Directive
Everything from the line with "geometryOf(preampHousing()), 'plastic', panelGroup);" through the line with "record = json.load(file)" should be repeated exactly, both of those lines included, and nothing else.

Extracted entries
==*==
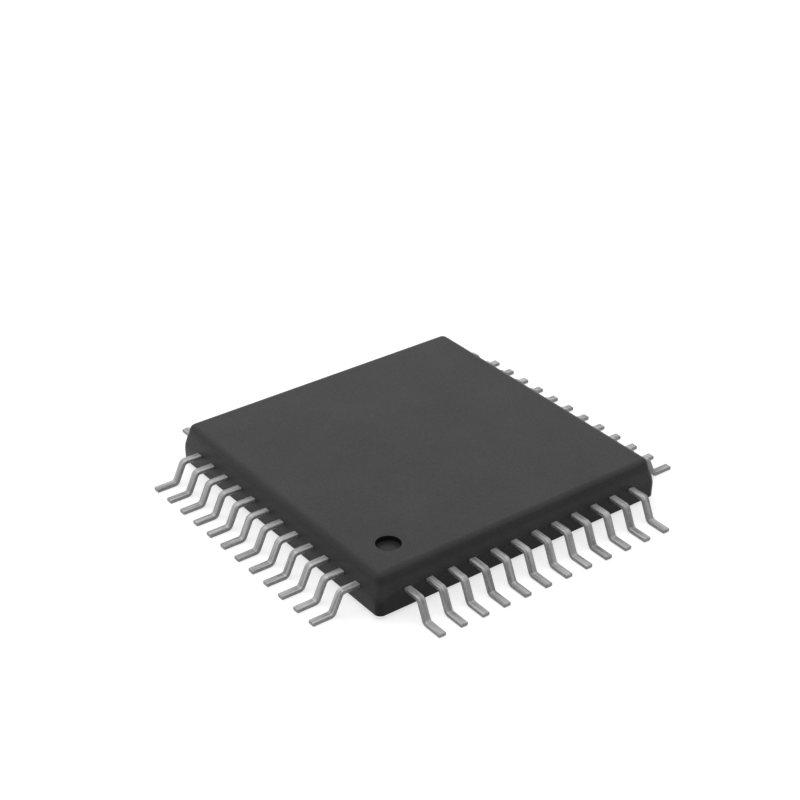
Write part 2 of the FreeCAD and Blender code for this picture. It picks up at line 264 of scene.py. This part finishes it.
==*==
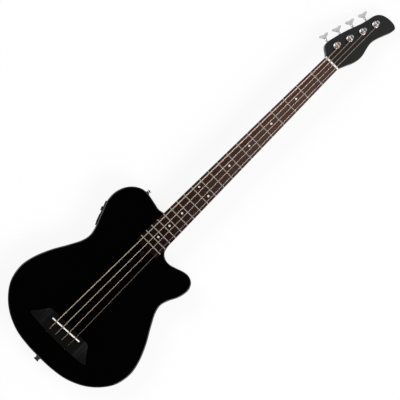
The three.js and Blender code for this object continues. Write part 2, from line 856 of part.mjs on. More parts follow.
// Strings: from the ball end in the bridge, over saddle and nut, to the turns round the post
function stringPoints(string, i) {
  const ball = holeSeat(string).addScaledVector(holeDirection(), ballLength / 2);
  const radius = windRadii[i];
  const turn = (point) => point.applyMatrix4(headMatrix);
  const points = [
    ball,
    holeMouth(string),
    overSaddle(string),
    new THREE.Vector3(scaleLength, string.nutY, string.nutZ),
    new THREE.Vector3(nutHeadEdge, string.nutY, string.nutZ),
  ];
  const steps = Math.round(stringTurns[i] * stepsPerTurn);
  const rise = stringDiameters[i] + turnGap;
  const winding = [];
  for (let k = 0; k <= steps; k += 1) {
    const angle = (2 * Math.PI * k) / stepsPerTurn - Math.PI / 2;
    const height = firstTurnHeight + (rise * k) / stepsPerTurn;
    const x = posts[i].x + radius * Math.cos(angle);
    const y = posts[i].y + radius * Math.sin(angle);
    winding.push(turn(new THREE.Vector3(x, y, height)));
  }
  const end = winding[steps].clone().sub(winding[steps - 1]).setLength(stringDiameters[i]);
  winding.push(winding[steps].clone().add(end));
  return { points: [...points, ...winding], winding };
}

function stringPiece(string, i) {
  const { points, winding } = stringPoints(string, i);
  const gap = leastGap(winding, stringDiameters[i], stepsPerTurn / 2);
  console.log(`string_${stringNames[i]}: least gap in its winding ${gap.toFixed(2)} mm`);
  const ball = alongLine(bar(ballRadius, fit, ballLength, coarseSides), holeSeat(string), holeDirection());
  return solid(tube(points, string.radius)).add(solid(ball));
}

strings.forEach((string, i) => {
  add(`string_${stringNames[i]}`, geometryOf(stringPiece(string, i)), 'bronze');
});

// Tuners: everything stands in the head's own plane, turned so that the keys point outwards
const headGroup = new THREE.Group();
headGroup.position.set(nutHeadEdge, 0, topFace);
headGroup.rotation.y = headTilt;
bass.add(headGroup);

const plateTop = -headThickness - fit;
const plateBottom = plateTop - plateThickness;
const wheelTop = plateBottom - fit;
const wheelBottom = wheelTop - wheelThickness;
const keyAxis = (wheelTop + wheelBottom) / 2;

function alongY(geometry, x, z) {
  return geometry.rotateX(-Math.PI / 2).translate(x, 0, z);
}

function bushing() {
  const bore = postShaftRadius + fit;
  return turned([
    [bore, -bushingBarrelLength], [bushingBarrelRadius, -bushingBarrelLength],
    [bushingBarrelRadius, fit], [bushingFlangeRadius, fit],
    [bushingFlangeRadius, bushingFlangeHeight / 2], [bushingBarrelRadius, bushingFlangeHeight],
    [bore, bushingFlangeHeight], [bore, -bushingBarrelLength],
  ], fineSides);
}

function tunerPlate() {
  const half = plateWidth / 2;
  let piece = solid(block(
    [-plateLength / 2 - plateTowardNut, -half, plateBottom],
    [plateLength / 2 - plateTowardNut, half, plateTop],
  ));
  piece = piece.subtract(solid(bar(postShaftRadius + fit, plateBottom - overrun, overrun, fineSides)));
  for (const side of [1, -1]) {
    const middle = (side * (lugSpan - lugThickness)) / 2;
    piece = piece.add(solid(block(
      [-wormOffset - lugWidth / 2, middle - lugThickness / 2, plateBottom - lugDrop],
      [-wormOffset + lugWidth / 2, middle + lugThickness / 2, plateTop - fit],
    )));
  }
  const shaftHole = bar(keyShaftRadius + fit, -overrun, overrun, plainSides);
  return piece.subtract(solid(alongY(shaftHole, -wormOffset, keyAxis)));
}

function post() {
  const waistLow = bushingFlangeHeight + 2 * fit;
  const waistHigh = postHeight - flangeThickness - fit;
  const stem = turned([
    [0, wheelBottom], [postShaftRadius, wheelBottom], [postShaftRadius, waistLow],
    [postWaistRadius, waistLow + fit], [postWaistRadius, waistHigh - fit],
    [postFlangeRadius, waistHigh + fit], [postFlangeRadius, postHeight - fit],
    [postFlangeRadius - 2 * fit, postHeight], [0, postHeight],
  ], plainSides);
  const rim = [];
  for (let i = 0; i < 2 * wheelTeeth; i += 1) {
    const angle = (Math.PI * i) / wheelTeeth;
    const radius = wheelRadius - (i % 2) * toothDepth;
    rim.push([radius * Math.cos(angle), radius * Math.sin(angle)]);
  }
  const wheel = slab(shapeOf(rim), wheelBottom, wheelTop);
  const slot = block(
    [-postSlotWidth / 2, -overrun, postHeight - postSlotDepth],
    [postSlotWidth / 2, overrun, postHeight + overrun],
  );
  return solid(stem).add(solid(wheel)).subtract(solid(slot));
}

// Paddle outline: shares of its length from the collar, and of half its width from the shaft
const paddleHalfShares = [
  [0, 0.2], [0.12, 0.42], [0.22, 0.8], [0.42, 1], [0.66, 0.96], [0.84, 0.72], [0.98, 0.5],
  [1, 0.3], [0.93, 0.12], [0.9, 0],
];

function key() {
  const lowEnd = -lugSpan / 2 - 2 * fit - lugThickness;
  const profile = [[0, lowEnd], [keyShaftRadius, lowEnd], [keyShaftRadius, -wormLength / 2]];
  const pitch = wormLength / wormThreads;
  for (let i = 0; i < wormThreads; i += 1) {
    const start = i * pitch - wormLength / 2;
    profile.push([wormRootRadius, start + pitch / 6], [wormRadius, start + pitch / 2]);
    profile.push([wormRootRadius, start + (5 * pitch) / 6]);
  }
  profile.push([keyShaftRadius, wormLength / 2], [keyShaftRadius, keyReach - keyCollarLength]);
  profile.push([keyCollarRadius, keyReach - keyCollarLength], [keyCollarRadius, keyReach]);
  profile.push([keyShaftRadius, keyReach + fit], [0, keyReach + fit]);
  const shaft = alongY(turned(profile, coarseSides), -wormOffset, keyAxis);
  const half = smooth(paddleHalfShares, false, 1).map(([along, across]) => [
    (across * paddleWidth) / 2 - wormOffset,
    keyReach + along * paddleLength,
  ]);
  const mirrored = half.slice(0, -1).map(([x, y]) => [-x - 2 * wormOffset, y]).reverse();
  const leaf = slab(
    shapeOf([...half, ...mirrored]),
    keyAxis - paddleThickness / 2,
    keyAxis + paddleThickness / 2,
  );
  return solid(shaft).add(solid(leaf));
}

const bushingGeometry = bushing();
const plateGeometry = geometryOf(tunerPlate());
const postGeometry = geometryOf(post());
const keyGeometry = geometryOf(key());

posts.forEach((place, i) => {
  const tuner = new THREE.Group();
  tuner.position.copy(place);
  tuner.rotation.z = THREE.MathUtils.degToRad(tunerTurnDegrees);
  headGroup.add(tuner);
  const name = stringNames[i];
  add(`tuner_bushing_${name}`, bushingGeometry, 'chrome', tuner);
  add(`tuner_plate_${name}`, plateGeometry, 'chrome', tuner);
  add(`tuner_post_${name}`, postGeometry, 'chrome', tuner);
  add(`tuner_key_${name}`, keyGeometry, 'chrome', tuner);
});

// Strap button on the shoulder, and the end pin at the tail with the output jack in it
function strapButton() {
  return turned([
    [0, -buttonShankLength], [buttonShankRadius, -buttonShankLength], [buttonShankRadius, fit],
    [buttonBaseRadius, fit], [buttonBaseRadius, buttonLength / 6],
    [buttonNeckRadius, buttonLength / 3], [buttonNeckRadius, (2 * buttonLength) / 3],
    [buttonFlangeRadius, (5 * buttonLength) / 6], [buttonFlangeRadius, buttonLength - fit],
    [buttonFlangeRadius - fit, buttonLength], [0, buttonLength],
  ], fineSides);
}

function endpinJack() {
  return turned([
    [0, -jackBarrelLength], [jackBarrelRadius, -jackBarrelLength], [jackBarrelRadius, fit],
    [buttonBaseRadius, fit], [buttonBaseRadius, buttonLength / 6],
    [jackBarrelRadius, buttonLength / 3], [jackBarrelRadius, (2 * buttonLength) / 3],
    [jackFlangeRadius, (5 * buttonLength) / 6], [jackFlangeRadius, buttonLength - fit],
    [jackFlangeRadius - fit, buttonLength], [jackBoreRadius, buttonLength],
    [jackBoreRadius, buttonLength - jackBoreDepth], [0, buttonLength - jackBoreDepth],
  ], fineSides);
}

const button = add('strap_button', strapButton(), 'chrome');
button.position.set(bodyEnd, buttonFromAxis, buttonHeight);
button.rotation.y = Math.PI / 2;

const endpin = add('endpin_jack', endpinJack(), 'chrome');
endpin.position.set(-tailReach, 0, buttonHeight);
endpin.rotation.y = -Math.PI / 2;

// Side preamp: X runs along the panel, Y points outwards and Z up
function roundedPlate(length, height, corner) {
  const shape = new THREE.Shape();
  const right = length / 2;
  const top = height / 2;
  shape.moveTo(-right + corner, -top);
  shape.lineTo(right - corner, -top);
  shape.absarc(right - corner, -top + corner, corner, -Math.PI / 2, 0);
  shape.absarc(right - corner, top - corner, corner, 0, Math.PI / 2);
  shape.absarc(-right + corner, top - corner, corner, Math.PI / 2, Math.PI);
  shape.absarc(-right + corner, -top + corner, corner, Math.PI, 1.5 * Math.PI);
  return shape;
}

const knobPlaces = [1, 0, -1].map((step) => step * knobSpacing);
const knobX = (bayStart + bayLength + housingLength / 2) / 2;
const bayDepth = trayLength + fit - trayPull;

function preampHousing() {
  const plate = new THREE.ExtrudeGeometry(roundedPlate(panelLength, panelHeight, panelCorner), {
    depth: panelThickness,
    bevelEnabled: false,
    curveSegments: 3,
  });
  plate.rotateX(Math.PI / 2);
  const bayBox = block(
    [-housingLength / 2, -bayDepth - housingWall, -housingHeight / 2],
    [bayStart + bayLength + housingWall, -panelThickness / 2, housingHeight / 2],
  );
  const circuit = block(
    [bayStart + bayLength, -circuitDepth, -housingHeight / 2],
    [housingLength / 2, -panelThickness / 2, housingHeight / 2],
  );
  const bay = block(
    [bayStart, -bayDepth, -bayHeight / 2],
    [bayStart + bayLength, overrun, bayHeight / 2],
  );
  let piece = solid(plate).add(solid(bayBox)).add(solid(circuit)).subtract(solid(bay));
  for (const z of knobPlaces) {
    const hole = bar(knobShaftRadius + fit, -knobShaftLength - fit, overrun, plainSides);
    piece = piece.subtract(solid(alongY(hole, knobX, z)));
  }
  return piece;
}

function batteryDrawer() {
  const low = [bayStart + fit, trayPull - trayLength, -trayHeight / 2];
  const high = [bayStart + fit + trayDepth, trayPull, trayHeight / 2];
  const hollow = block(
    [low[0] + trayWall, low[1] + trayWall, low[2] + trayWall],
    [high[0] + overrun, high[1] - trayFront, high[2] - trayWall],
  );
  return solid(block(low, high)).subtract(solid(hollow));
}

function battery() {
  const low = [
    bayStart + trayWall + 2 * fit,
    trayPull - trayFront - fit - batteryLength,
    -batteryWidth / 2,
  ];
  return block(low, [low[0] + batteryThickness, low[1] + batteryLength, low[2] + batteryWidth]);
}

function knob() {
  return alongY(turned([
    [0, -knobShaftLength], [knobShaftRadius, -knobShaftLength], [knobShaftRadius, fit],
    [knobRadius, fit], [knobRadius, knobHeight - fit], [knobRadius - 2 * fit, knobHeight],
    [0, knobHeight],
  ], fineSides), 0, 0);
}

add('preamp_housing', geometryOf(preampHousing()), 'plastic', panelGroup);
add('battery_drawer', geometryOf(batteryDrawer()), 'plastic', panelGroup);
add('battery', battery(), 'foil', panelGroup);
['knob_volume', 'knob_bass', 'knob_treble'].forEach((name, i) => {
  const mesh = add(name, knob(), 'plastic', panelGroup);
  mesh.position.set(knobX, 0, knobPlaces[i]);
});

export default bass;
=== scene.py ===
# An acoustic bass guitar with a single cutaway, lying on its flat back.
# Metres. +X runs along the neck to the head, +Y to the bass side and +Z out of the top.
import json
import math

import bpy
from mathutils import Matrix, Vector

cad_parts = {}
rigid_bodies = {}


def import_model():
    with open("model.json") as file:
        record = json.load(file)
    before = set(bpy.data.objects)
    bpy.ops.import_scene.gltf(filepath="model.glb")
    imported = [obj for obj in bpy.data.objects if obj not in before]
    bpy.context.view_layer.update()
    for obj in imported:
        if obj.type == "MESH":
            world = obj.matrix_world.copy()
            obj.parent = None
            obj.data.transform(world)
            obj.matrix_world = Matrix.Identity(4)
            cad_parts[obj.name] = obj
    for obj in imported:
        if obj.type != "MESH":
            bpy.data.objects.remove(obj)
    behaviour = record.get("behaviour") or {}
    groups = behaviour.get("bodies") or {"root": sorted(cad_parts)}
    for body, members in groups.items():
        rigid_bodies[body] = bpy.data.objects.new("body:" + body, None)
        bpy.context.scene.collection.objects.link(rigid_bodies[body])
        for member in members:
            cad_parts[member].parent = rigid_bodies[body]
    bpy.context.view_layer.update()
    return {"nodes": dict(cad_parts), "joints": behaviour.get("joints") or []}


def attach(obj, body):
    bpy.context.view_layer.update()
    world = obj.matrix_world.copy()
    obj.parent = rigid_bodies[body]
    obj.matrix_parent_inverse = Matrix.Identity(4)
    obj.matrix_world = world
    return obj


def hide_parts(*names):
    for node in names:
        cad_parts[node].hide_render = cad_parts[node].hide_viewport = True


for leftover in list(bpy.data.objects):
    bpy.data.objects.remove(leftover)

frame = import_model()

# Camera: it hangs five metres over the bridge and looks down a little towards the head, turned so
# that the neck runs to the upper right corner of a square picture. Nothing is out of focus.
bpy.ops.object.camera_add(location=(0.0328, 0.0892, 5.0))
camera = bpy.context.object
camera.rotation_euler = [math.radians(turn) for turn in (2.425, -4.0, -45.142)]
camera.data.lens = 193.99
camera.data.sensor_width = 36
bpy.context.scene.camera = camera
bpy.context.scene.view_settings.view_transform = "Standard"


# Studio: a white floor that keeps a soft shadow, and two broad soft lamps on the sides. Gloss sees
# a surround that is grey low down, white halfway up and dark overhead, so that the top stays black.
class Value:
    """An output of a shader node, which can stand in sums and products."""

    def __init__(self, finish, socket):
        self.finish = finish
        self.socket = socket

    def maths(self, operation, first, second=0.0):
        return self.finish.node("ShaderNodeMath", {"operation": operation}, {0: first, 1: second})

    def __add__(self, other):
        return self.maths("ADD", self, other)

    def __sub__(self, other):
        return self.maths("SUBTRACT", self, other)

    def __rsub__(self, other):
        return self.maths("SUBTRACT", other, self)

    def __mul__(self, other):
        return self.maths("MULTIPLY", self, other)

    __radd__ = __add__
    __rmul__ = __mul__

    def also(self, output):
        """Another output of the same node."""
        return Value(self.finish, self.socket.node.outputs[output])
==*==
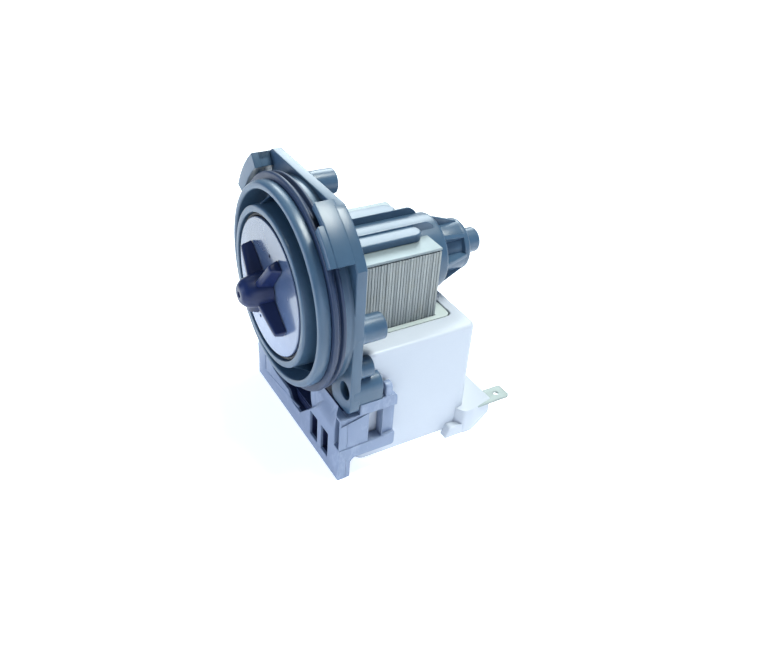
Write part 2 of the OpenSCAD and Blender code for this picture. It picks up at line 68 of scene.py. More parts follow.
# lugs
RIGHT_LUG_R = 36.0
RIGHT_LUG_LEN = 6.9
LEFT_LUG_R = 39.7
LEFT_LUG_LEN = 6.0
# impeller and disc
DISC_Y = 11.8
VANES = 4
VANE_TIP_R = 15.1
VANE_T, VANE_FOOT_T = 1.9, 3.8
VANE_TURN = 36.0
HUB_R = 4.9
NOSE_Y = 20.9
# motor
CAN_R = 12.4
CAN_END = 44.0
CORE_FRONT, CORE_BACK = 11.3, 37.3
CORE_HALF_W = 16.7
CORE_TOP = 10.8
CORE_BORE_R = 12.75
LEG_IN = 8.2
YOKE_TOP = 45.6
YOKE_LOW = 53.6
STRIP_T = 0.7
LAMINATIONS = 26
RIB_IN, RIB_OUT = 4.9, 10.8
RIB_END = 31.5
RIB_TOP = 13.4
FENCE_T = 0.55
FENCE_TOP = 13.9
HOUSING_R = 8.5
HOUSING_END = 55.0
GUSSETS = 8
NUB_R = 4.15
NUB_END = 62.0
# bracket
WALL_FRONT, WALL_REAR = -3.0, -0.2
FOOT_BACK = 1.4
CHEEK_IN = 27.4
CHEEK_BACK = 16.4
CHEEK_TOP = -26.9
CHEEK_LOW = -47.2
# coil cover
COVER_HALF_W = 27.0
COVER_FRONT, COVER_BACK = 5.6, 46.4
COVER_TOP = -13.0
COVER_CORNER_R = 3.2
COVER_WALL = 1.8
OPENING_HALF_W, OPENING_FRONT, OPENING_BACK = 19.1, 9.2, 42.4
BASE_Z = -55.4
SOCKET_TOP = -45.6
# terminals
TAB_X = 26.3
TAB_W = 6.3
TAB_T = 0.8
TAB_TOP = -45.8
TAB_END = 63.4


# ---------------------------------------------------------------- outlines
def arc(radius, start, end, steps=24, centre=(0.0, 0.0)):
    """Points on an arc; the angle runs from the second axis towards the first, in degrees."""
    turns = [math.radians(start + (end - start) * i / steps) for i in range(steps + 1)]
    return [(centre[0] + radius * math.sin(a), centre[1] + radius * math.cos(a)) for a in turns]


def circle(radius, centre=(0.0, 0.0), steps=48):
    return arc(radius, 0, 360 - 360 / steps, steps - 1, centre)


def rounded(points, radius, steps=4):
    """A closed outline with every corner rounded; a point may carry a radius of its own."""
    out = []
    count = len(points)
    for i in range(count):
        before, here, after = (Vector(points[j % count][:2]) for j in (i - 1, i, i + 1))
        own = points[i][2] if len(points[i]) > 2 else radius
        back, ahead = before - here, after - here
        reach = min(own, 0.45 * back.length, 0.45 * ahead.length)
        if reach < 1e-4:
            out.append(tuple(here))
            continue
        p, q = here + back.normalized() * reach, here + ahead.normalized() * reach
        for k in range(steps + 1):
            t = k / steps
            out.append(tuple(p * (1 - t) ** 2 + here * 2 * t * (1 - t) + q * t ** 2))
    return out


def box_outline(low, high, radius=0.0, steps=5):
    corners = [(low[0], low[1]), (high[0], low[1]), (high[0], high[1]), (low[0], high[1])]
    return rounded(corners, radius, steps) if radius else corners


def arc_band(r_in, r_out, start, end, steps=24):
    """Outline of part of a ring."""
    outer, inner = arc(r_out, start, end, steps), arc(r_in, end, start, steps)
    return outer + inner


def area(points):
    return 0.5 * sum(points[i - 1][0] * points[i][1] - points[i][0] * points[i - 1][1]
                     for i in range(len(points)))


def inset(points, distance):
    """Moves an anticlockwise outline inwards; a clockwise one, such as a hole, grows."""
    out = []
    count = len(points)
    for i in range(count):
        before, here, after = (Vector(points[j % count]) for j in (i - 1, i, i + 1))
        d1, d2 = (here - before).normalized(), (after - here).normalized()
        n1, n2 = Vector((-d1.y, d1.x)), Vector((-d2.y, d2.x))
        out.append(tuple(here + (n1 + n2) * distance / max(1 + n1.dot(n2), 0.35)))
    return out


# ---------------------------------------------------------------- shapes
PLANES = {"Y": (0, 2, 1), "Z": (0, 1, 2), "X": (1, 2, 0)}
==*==
Answer
add('preamp_housing', geometryOf(preampHousing()), 'plastic', panelGroup);
add('battery_drawer', geometryOf(batteryDrawer()), 'plastic', panelGroup);
add('battery', battery(), 'foil', panelGroup);
['knob_volume', 'knob_bass', 'knob_treble'].forEach((name, i) => {
  const mesh = add(name, knob(), 'plastic', panelGroup);
  mesh.position.set(knobX, 0, knobPlaces[i]);
});

export default bass;
=== scene.py ===
# An acoustic bass guitar with a single cutaway, lying on its flat back.
# Metres. +X runs along the neck to the head, +Y to the bass side and +Z out of the top.
import json
import math

import bpy
from mathutils import Matrix, Vector

cad_parts = {}
rigid_bodies = {}


def import_model():
    with open("model.json") as file:
        record = json.load(file)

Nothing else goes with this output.